[OpenSIPS-Users] Removing a VIA line required by Telco.
Jeff Pyle
jpyle at fidelityvoice.com
Mon Apr 20 21:59:51 CEST 2009
David,
Opensips is a proxy. A proxy's role is dictated by RFC3261. It's fast,
lightweight, very scalable, and has some very nice features you're already
taking advantages of. But, it's still only a proxy. A proxy needs Via
lines. Period. To otherwise manipulate the traffic or keep state in other
ways turns it into something it's not.
Iñaki's right. You need to find a new telco. The fact they don't permit
proxies illustrates they really don't understand what they're getting into
with SIP, and sooner or later you're going to encounter something they can't
fix. Or, if they do know what they're doing, their business model is
certainly not friendly towards your goals. But that's a discussion for
another place and time.
One fact remains -- you will not be able to use any proxy as you're looking
to with your current telco.
- Jeff
On 4/20/09 3:48 PM, "David Gilbert" <openser at dclg.ca> wrote:
> Jeff Pyle wrote:
>> David,
>>
>> As I understand it, a SIP proxy needs the Via lines to properly route. It
>> sounds like in your case you need to move Asterisk (or any B2BUA) forward in
>> your diagram to be the entity that communicates with your telco. No Via
>> lines, no proxy. A B2BUA, however, by design hides the topology of the
>> network behind it. No extra Via lines. Other SBC-class products do that as
>> well but probably aren't worth the potential cost.
>>
>> Or, find a telco that sucks less. Unfortunately that doesn't sound like a
>> possibility.
>>
>>
> That's our current fallback position.
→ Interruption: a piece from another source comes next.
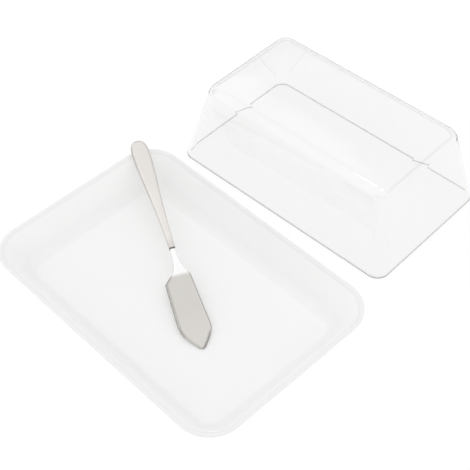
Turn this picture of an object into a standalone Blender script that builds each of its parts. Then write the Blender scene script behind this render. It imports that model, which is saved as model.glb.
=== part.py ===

The issue is complex. We're
> using the OpenSIPS proxy for two reasons: a) reliability (it's in a
> configuration with CARP and other fancy stuff)... and b) to divide
> billing. The issue is that we "receive" multiple PRI with different
> parameters from the Telco and they require that be on a different IP for
> each one. OpenSIPS makes that fairly easy. Asterisk will only talk to
> one IP per installation (requiring multiple machines or virtualization).
>
> Can't OpenSIPS be smart and remember the other VIA line as part of the
> "state" it keeps? I know that the solution we replaced (run by another
> company) used a switch that didn't handle the media and yet still
> managed to deliver only one VIA line to this telco.